Equity melt-up walks back further. SPY pre-market -0.19% to $737.74; S&P 500 futures -0.58%; Polymarket pricing only 6% probability of an "Up" open. The weekend escalation (Hormuz toll formalization at 2.1.1 + Kharg directive at 2.1.1 + Barakah attack + Trump escalation now) cumulatively presses the recession-risk leg through to the Monday cash open. Moves Equity melt-up versus building recession risk confidence to 0.66 ± 0.08 (from 0.70 ± 0.08) - width held; the Wed-Thu binary tells (FOMC minutes, NVDA, Walmart) are still the post-print rerating window.
Gold tactical down on yields, structural supports intact. Spot to ~$4,540 Asian session Monday (1.5-month low), -0.22% to -0.3% on the rate-up backdrop. The structural-bull supports (LBMA Q1 record, 244t CB Q1 buying, JPM/UBS/Citi targets, 95% CB survey) remain wholly intact - the Friday-and-now rate move is the operative tactical headwind. Moves Gold structural debasement bid to 0.84 ± 0.05 (from 0.85 ± 0.05) - within band, signaling the headwind but not breaking the structural read.
NVDA pre-market positive into Wednesday. Up 0.70% to $226.89 pre-market on holding-the-H200-framework optimism and pre-earnings positioning. AI capex sustained but with China decoupling tail risk held at 0.86 ± 0.04; Wed May 20 5 PM ET print remains the binary move.

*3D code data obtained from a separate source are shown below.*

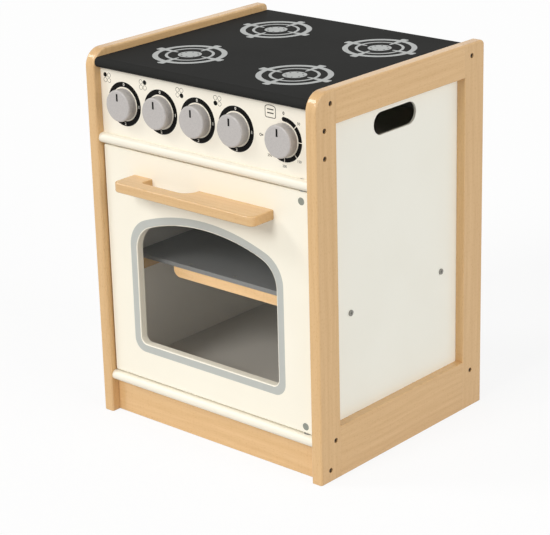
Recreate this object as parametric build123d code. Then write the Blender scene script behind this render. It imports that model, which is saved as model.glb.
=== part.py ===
"""Toy oven: a play cooker in beech and painted board.

It has a side-hung door with a clear window, a sliding shelf and five turning knobs.
Sizes are in millimetres. X runs to the right seen from the front, Y to the back and Z up,
with the floor at zero and the whole cooker, handle included, centred in X and Y.
"""

import os

from build123d import *

os.makedirs("parts", exist_ok=True)

# Side frames
overall_width = 436.8
frame_depth = 383.0
frame_height = 570.0
frame_thickness = 18.0
front_post_width = 44.0
rear_post_width = 47.0
top_rail_height = 49.0
bottom_rail_height = 77.0
top_front_radius = 27.0
top_rear_radius = 8.0
frame_edge_radius = 3.0
opening_edge_radius = 1.5

# Side panels, let into the inner side of the frames
panel_thickness = 4.0
panel_lap = 8.0
hand_slot_length = 96.0
hand_slot_height = 33.0
hand_slot_drop = 77.0
hand_slot_edge_radius = 0.6

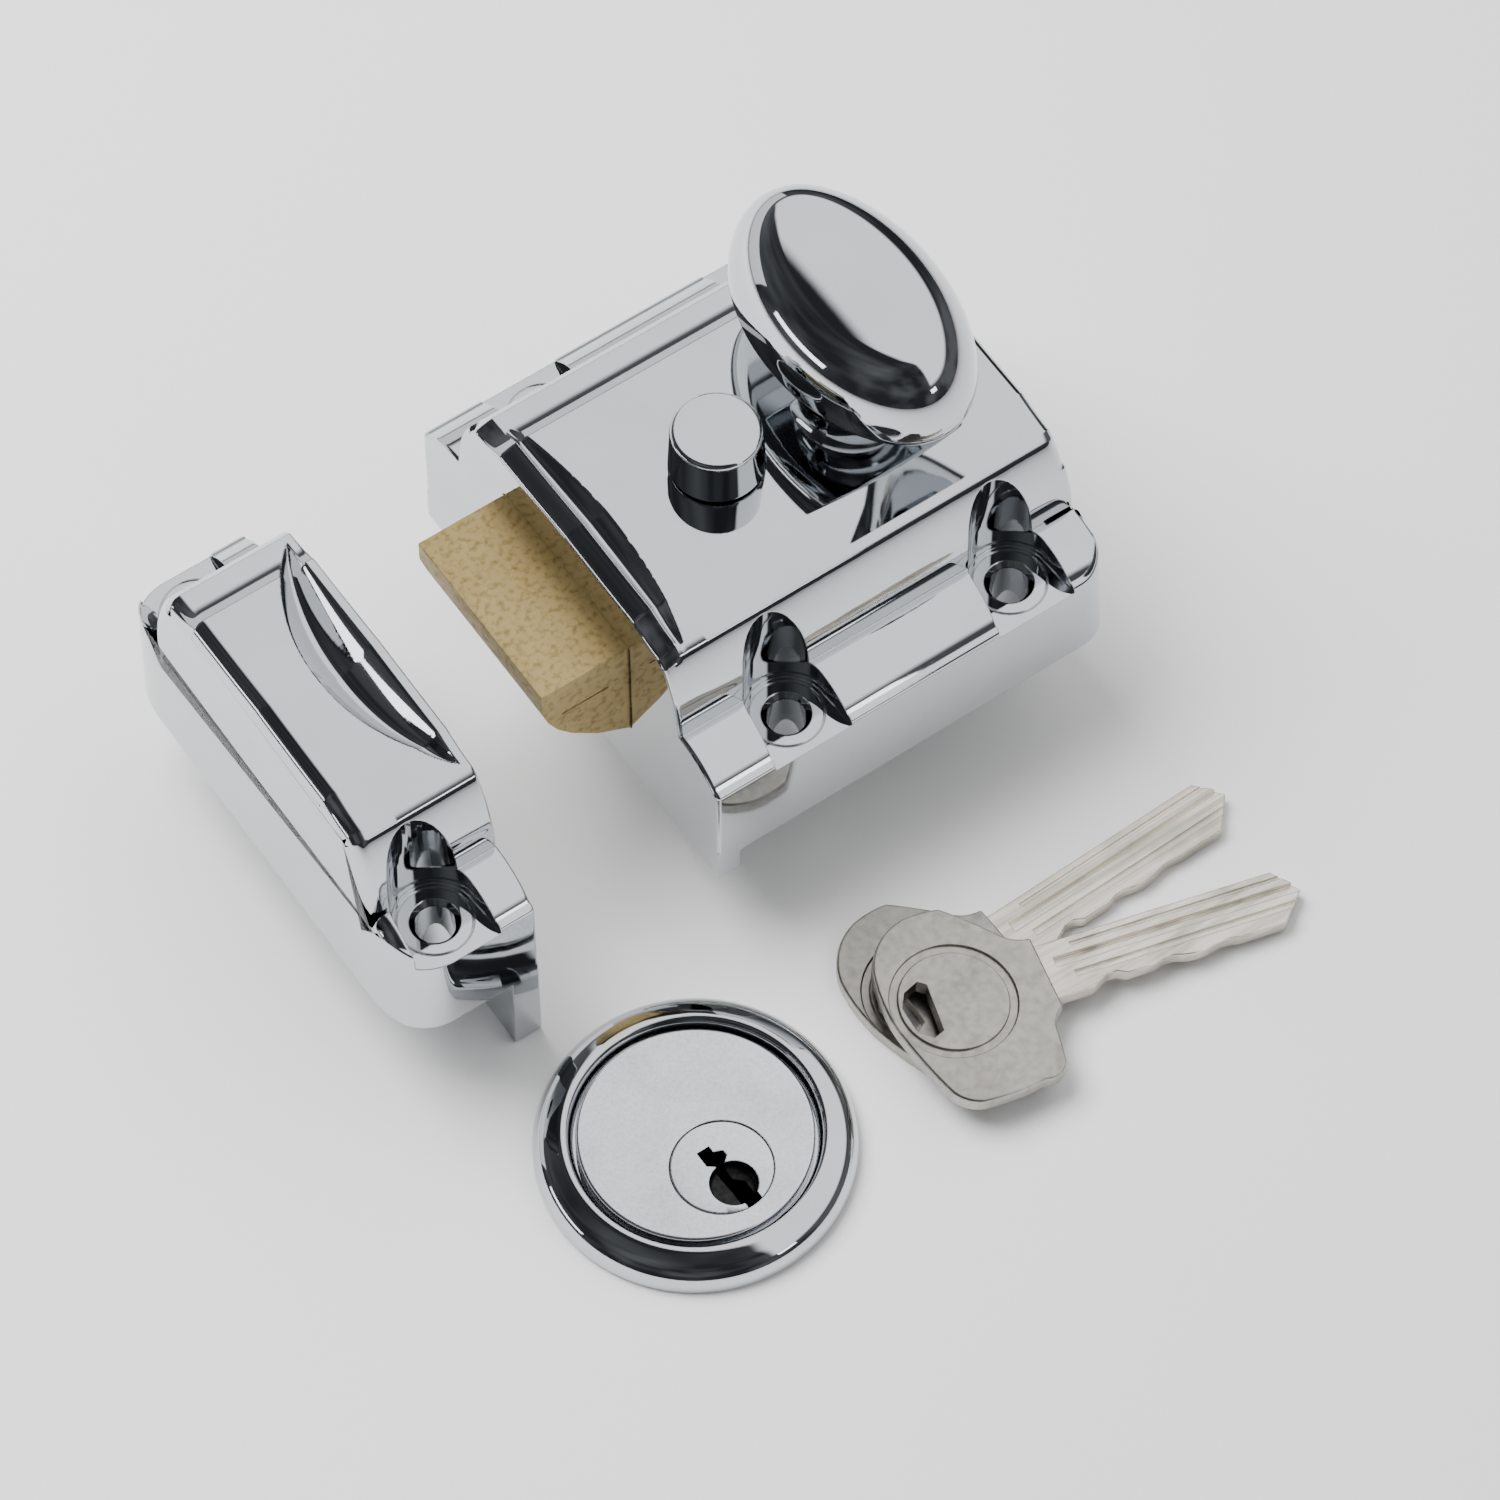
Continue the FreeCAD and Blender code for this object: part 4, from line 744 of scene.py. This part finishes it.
def make_plug():
    low, high = box_mm("plug")
    x, y = PLUG_AXIS.x, PLUG_AXIS.y
    face = high.z
    profile = [(0, face), (6.35, face), (6.55, face - 0.08), (6.6, face - 0.3),
               (6.6, low.z + 5.6), (5.4, low.z + 5.6), (5.4, low.z + 4.4), (6.6, low.z + 4.4),
               (6.6, low.z), (0, low.z)]
    plug = lathe("plug_turned", profile, (x, y), "satin_face", 96)
    # The dish, keyway, bar slot and pin bores are cut with keyway_dark, so their walls take
    # near-black painted shade instead of the plug's satin face
    dish = [(0, face - 1.6)] + arc(2.4, face - 0.9, 0.7, -90, 0, 5) + [(3.2, face + 1),
                                                                      (0, face + 1)]
    tools = [lathe("dish", dish, (x, y - 2.7), "keyway_dark", 64)]
    way = [(x - 0.45, y - 7.5), (x + 1.75, y - 7.5), (x + 1.75, y - 2.6), (x + 0.6, y - 1.4),
           (x + 0.6, y + 0.3), (x + 1.5, y + 1.1), (x + 1.5, y + 1.9), (x + 0.3, y + 2.4),
           (x + 0.3, y + 3.4), (x - 1.5, y + 3.4), (x - 1.5, y + 1.2), (x - 0.6, y + 0.5),
           (x - 0.6, y - 0.9), (x - 0.45, y - 3)]
    tools.append(prism("keyway", way, face - 27, face + 1, "keyway_dark"))
    tools.append(prism("bar_slot", [(x - 3.05, y - 0.85), (x + 3.05, y - 0.85),
                                    (x + 3.05, y + 0.85), (x - 3.05, y + 0.85)],
                       low.z - 1, low.z + 5, "keyway_dark"))
    tools += [prism("pin_bore", circle(x, FLOOR_Z - 5.2 - 4 * number, 1.5, 32), y + 0.5, y + 8,
                    "keyway_dark", "y") for number in range(5)]
    carve(plug, tools)
    return finish_piece(shade(plug), "cylinder_plug", "satin_face", "plug")


# ---------------------------------------------------------------- keys
KEY_THICK = 2.4
PIN_CUTS = (1.2, 0.55, 0.93, 0.28, 0.77)


def bow_outline():
    points = [(-8.6, -1)]
    for end, radius, steps in (((-8.2, 7.4), -24, 8), ((-1.5, 13.6), -9, 14), ((3.5, 13.4), -14, 5),
                               ((9.6, 7), -60, 8), ((13, 5.4), 5, 5), ((13, -5.4), None, 1),
                               ((11, -8), 4, 5), ((10.2, -13.2), -40, 5), ((6.6, -14.6), -3, 6),
                               ((-2, -15), -30, 5), ((-5.4, -12.4), -5, 6), ((-8.6, -1), -60, 8)):
        if radius is None:
            points.append(end)
        else:
            points += bow_between(points[-1], end, -radius, steps)
    return points[:-1]


def blade_outline():
    points = [(12.5, 4.1), (12.5, -4.1), (18, -4.1)]
    for number, rise in enumerate(PIN_CUTS):
        middle = 21 + 4 * number
        points += [(middle - 0.7, -4.1 + rise), (middle + 0.7, -4.1 + rise), (middle + 2, -3.6)]
    return points + [(45.5, -3.6), (49.5, 0.6), (46.5, 4.1)]


def make_key(node, body, turn, tilt):
    """Flat key: grained bow with a raised disc and ring groove, fluted and cut blade."""
    bow = prism(node + "_turned", bow_outline(), 0, KEY_THICK, "key_bow")
    apply_modifier(bow, "BEVEL", width=0.00035, segments=3, limit_method="ANGLE",
                   angle_limit=math.radians(40))
    blade = prism("blade", blade_outline(), 0.15, 2.25, "key_blade")
    apply_modifier(blade, "BEVEL", width=0.00012, segments=1, limit_method="ANGLE",
                   angle_limit=math.radians(50))
    carve(bow, [blade], "UNION")
    groove = lathe("groove", [(7.3, KEY_THICK - 0.35), (8.3, KEY_THICK - 0.35),
                              (8.6, KEY_THICK + 0.5), (7.0, KEY_THICK + 0.5),
                              (7.3, KEY_THICK - 0.35)], (0, 0), "key_bow", 72)
    bmesh_weld(groove)
    ring_hole = prism("ring_hole", [(-6.7, 1.2), (-5.6, 3.2), (-3.4, 4.2), (-2.4, 3.4),
                                    (-2.9, -3.6), (-4.4, -4.2), (-6.2, -2.6)], -1, 4, "key_bow")
    flutes = [prism("flute", [(14.6, 0.2), (52, 0.2), (52, 1.7), (14.6, 1.7)], 1.45, 4,
                    "key_blade"),
              prism("flute", [(16.5, -1.9), (52, -1.9), (52, -0.9), (16.5, -0.9)], 1.8, 4,
                    "key_blade"),
              prism("flute", [(17.5, 2.7), (52, 2.7), (52, 3.2), (17.5, 3.2)], 1.9, 4,
                    "key_blade")]
    carve(bow, [groove, ring_hole] + flutes)
    bow.data.transform(Matrix.Rotation(math.radians(turn), 4, "Z")
                       @ Matrix.Rotation(math.radians(tilt), 4, "Y"))
    low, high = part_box(node)
    spans = [[vertex.co[axis] for vertex in bow.data.vertices] for axis in range(3)]
    fit = min((high[axis] - low[axis]) / (max(span) - min(span)) for axis, span in enumerate(spans))
    fit = min(fit, 1)
    bow.data.transform(Matrix.Scale(fit, 4))
    for axis, span in enumerate(spans):
        bow.location[axis] = (low[axis] + high[axis] - fit * (min(span) + max(span))) / 2
    shade(bow)
    return finish_piece(bow, body, node + "_nickel", node)


# ---------------------------------------------------------------- looks of the CAD nodes
def finish_nodes():
    slots = {entry["node"]: entry["material_slot"] for entry in frame["record"]["subparts"]}
    for node, item in frame["nodes"].items():
        look = LOOKS.get(slots[node], LOOKS["key_bow"])
        for index in range(len(item.material_slots)):
            item.material_slots[index].material = look
        if not item.material_slots:
            item.data.materials.append(look)


# ---------------------------------------------------------------- studio
def softbox(name, place, target, wide, high, power, mirrored=True):
    lamp = bpy.data.lights.new(name, "AREA")
    lamp.shape = "RECTANGLE"
    lamp.size, lamp.size_y, lamp.energy = wide, high, power
    item = bpy.data.objects.new(name, lamp)
    item.location = place
    item.rotation_euler = (Vector(target) - Vector(place)).to_track_quat("-Z", "Y").to_euler()
    item.visible_glossy = mirrored
    item.visible_camera = False
    bpy.context.scene.collection.objects.link(item)
    return item


WELL_RADIUS = 15.4


def make_floor():
    """Pale disc with a well, hidden by the ring, that the cylinder's barrel stands in."""
    floor = prism("studio_floor", circle(0, 0, 3000, 96), FLOOR_Z - 20, FLOOR_Z - 0.06,
                  "satin_face")
    ring_low, ring_high = box_mm("rim_ring")
    well = circle((ring_low.x + ring_high.x) / 2, (ring_low.y + ring_high.y) / 2, WELL_RADIUS)
    carve(floor, [prism("well", well, FLOOR_Z - 30, FLOOR_Z + 5, "satin_face")])
    nodes = Nodes("pale_floor")
    grain = nodes.noise(6, 3)
    nodes.link(nodes.ramp(grain, 0.86, 0.9), nodes.shader.inputs["Base Color"])
    nodes.shader.inputs["Roughness"].default_value = 0.9
    nodes.shader.inputs["Specular IOR Level"].default_value = 0.1
    floor.data.materials[0] = nodes.material


SKY_DARK = (0.035, 0.037, 0.04)
SKY_DIM = (0.16, 0.165, 0.17)
SKY_BRIGHT = (1.75, 1.75, 1.77)
SKY_SIDE = (0.13, 0.205)
SKY_RISE = (0.42, 0.54)


def make_world():
    """Dim room with one large soft window high on the right."""
    world = bpy.data.worlds.new("studio")
    world.use_nodes = True
    bpy.context.scene.world = world
    tree = world.node_tree
    coordinates = tree.nodes.new("ShaderNodeTexCoord")
    split = tree.nodes.new("ShaderNodeSeparateXYZ")
    tree.links.new(coordinates.outputs["Generated"], split.inputs["Vector"])
    window = tree.nodes.new("ShaderNodeMath")
    window.operation = "MULTIPLY"
    for index, (axis, (start, end)) in enumerate((("X", SKY_SIDE), ("Z", SKY_RISE))):
        edge = tree.nodes.new("ShaderNodeMapRange")
        edge.interpolation_type = "SMOOTHSTEP"
        edge.inputs["From Min"].default_value = start
        edge.inputs["From Max"].default_value = end
        tree.links.new(split.outputs[axis], edge.inputs["Value"])
        tree.links.new(edge.outputs["Result"], window.inputs[index])
    mix = tree.nodes.new("ShaderNodeMix")
    mix.data_type = "RGBA"
    tree.links.new(window.outputs["Value"], mix.inputs[0])
    clouds = tree.nodes.new("ShaderNodeTexNoise")
    clouds.inputs["Scale"].default_value = 1.7
    tree.links.new(coordinates.outputs["Generated"], clouds.inputs["Vector"])
    shades = tree.nodes.new("ShaderNodeValToRGB")
    shades.color_ramp.elements[0].position = 0.4
    shades.color_ramp.elements[0].color = (*SKY_DARK, 1)
    shades.color_ramp.elements[1].position = 0.68
    shades.color_ramp.elements[1].color = (*SKY_DIM, 1)
    tree.links.new(clouds.outputs["Fac"], shades.inputs["Fac"])
    tree.links.new(shades.outputs["Color"], mix.inputs[6])
    mix.inputs[7].default_value = (*SKY_BRIGHT, 1)
    back = tree.nodes["Background"]
    tree.links.new(mix.outputs[2], back.inputs["Color"])
    back.inputs["Strength"].default_value = 1.0


AZIMUTH = -34.65
ELEVATION = 58.86
DISTANCE = 0.8806
TARGET = Vector((12.83, -22.23, 0)) * MM
LENS = 164.6


def make_camera():
    camera = bpy.data.cameras.new("view")
    camera.lens, camera.sensor_width = LENS, 36
    camera.clip_start, camera.clip_end = 0.01, 20
    item = bpy.data.objects.new("view", camera)
    flat = math.cos(math.radians(ELEVATION))
    back = Vector((math.sin(math.radians(AZIMUTH)) * flat,
                   -math.cos(math.radians(AZIMUTH)) * flat, math.sin(math.radians(ELEVATION))))
    item.location = TARGET + back * DISTANCE
    item.rotation_euler = back.to_track_quat("Z", "Y").to_euler()
    bpy.context.scene.collection.objects.link(item)
    bpy.context.scene.camera = item


finish_nodes()
make_case()
make_staple()
make_knob()
make_snib()
make_bolt()
make_ring()
make_cylinder()
make_plug()
make_key("key_lower", "key_a", 1.7, 0)
make_key("key_upper", "key_b", -12.7, 4.25)
make_floor()
make_world()
softbox("floor_light", (-0.2, 0.35, 0.75), (0.0, 0.0, 0), 0.6, 0.6, 15, mirrored=False)
softbox("near_window", (0.25, -0.9, 0.35), (0.0, -0.02, 0), 0.18, 0.12, 0.3)
softbox("left_strip", (-0.9, 0.35, 0.25), (0.0, 0.0, 0), 0.5, 0.12, 0.8)
softbox("behind", (-0.2, 1.2, 0.28), (0.0, 0.0, 0), 1.6, 0.5, 3)
make_camera()
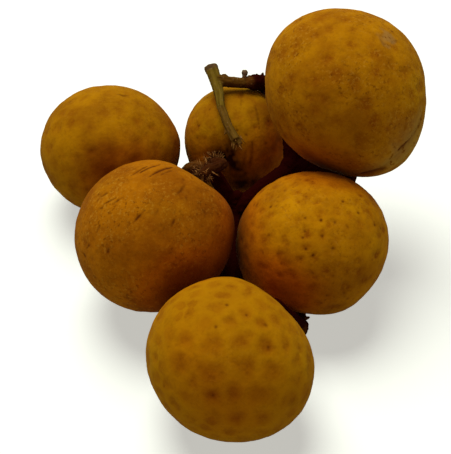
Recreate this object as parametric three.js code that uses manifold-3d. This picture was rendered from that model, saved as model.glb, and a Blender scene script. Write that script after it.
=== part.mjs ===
// A small bunch of six longans on one woody panicle, lying on a table.
// Millimetres, +Z up. Five fruits lie low and one is held up behind them on the right.
import * as THREE from "three";
import { mergeVertices } from "three/addons/utils/BufferGeometryUtils.js";
import Module from "manifold-3d";

const wasm = await Module();
wasm.setup();

// ---- driving dimensions, in millimetres unless said otherwise

// Each fruit has its centre, its half sizes (across, through, and stem end to tip), the direction
// that its stem end faces, and its turn about that direction in radians. cavity is how deep the
// stem end is sunk and rim how high the shoulder stands round it, as shares of the half size.
// Each swell is a direction and how far the fruit bulges that way, or is flattened if it is under 0.
const fruits = [
  {
    name: "fruit_back_left",
    centre: [-21.1, 25.9, 12.0],
    half: [13.1, 11.8, 12.6],
    stemEnd: [0.88, -0.42, -0.2],
    turn: 2.75,
    cavity: 0.1,
    rim: 0.03,
    swells: [
      [-0.93, -0.25, -0.27, 0.02],
      [-0.98, 0.14, 0.15, 0.025],
    ],
  },
  {
    name: "fruit_back_middle",
    centre: [2.2, 30.7, 10.0],
    half: [10.4, 9.8, 9.75],
    stemEnd: [-0.37, -0.88, 0.29],
    turn: 2.04,
    cavity: 0.1,
    rim: 0.03,
    swells: [
      [0.6, 0.2, 0.77, 0.03],
      [-0.65, 0.5, 0.57, 0.03],
    ],
  },
  {
    name: "fruit_top_right",
    centre: [20.9, 19.1, 31.0],
    half: [13.8, 13.6, 13.0],
    stemEnd: [-0.55, 0.317, -0.774],
    turn: 1.9,
    cavity: 0.12,
    rim: 0.04,
    swells: [
      [0.52, -0.58, -0.62, 0.13],
      [-0.77, 0.44, 0.47, 0.1],
      [0.82, 0.39, 0.42, 0.035],
      [0.985, -0.12, -0.13, -0.035],
      [0.72, -0.47, -0.51, 0.035],
    ],
  },
  {
    name: "fruit_middle_left",
    centre: [-12.6, -0.3, 14.9],
    half: [12.4, 13.7, 13.1],
    stemEnd: [0.64, 0.6, 0.48],
    turn: 1.34,
    cavity: 0.12,
    rim: 0.02,
    swells: [
      [0.94, 0.22, 0.26, 0.1],
      [0.58, 0.6, 0.55, -0.06],
    ],
  },
  {
    name: "fruit_middle_right",
    centre: [14.7, -0.2, 12.7],
    half: [13.0, 12.8, 12.5],
    stemEnd: [-0.15, -0.66, -0.71],
    turn: 3.3,
    cavity: 0.1,
    rim: 0.03,
    swells: [
      [0.61, -0.54, -0.58, -0.035],
      [0.78, 0.42, 0.47, 0.045],
    ],
  },
  {
    name: "fruit_front",
    centre: [0.4, -26.3, 12.6],
    half: [13.4, 12.7, 12.2],
    stemEnd: [0.6, 0.763, 0.232],
    turn: 0.42,
    cavity: 0.12,
    rim: 0.05,
    swells: [
      [0.98, -0.15, -0.16, 0.055],
      [0.73, 0.47, 0.5, -0.06],
      [0.6, -0.55, -0.58, 0.015],
      [-0.6, -0.55, -0.58, 0.02],
    ],
  },
];

const rind = {
  color: 0xa8690f,
  dimplesPerEdge: 5, // dimples along each edge of the icosahedron that spreads them evenly
  dimpleDepth: 0.45, // from the net to the bottom of a dimple
  depthSpread: 0.5, // share of the depth that changes from one dimple to the next
  wander: 0.16, // how far a dimple strays from its even place, as a share of the ball's radius
};
const cavityWidth = 0.26; // radians from the stem axis
const rimAngle = 0.66; // radians from the stem axis to the top of the shoulder
const rimWidth = 0.3; // radians
const rimLean = 0.3; // share by which the shoulder is higher on one side
const swellWidth = 0.7; // radians
const restFlat = 0.3; // depth of the flat on which a low fruit lies

const wood = {
  color: 0x5a3a18,
  sides: 7,
  ringEvery: 2.1, // length of twig between two rings
  roughness: 0.07, // share by which a ring's radius strays
};
const stalkRadius = 0.85; // of a fruit's own stalk where it enters the fruit
const stalkStraight = 2.6; // how far it runs straight out of the stem cavity
const clearGap = 0.53; // between a stalk and the hole in the fruit around it
const socketDepth = 1.9; // of that hole, below the bottom of the stem cavity
const calyx = {
  lobes: 5,
  ring: 0.95, // from the stalk's axis to the middle of a lobe
  length: 0.95,
  width: 0.62,
  thickness: 0.42,
  lift: 1.15, // of the lobes above the bottom of the stem cavity
};

// ---- seeded random numbers

function randomFrom(seed) {
  let state = seed;
  return () => {
    state = (Math.imul(state, 1664525) + 1013904223) >>> 0;
    return state / 4294967296;
  };
}

// ---- solids

function positionsOnly(geometry) {
  geometry.deleteAttribute("normal");
  geometry.deleteAttribute("uv");
  return mergeVertices(geometry);
}

function toSolid(geometry) {
  const merged = positionsOnly(geometry);
  return new wasm.Manifold(
    new wasm.Mesh({
      numProp: 3,
      vertProperties: new Float32Array(merged.attributes.position.array),
      triVerts: new Uint32Array(merged.index.array),
    }),
  );
}

function toGeometry(solid) {
  const mesh = solid.getMesh();
  const geometry = new THREE.BufferGeometry();
  geometry.setAttribute("position", new THREE.BufferAttribute(mesh.vertProperties, 3));
  geometry.setIndex(new THREE.BufferAttribute(mesh.triVerts, 1));
  return geometry;
}

// ---- fruits

// The fruit's own frame: its stem end faces +Z.
function fruitFrame(fruit) {
  const along = new THREE.Vector3(...fruit.stemEnd).normalize();
  const side = new THREE.Vector3(0, 0, 1).cross(along).normalize();
  const turned = side.applyAxisAngle(along, fruit.turn);
  const third = along.clone().cross(turned);
  const frame = new THREE.Matrix4().makeBasis(turned, third, along);
  return frame.setPosition(...fruit.centre);
}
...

Two theses held. Stagflation risk and Fed independence stress at Beta(33, 7.2), 0.82 ± 0.04 - no new CPI / PPI / PCE / wage data; bond-market repricing is already in the structure.
AI capex sustained but with China decoupling tail risk at Beta(64, 10.4), 0.86 ± 0.04 - Wed print is the next operative move.
Fed leadership transition policy uncertainty nudges 0.50 → 0.52 on the rate-path repricing tightening the contradiction with Warsh's "room to cut" framing; no Warsh-as-chair public statement yet (first Monday in office), substantive question remains gated by the June 16-17 FOMC.
Catalyst calendar from here (carried forward, unchanged). Wed May 20 2 PM ET April 29 FOMC minutes. Wed May 20 5 PM ET NVDA Q1 FY2027. Thu May 21 pre-open Walmart Q1 FY2027. Thu May 28 8:30 AM ET April PCE - formal stagflation-thesis invalidation indicator. June 16-17 first Warsh-as-chair FOMC under the inherited inflation backdrop.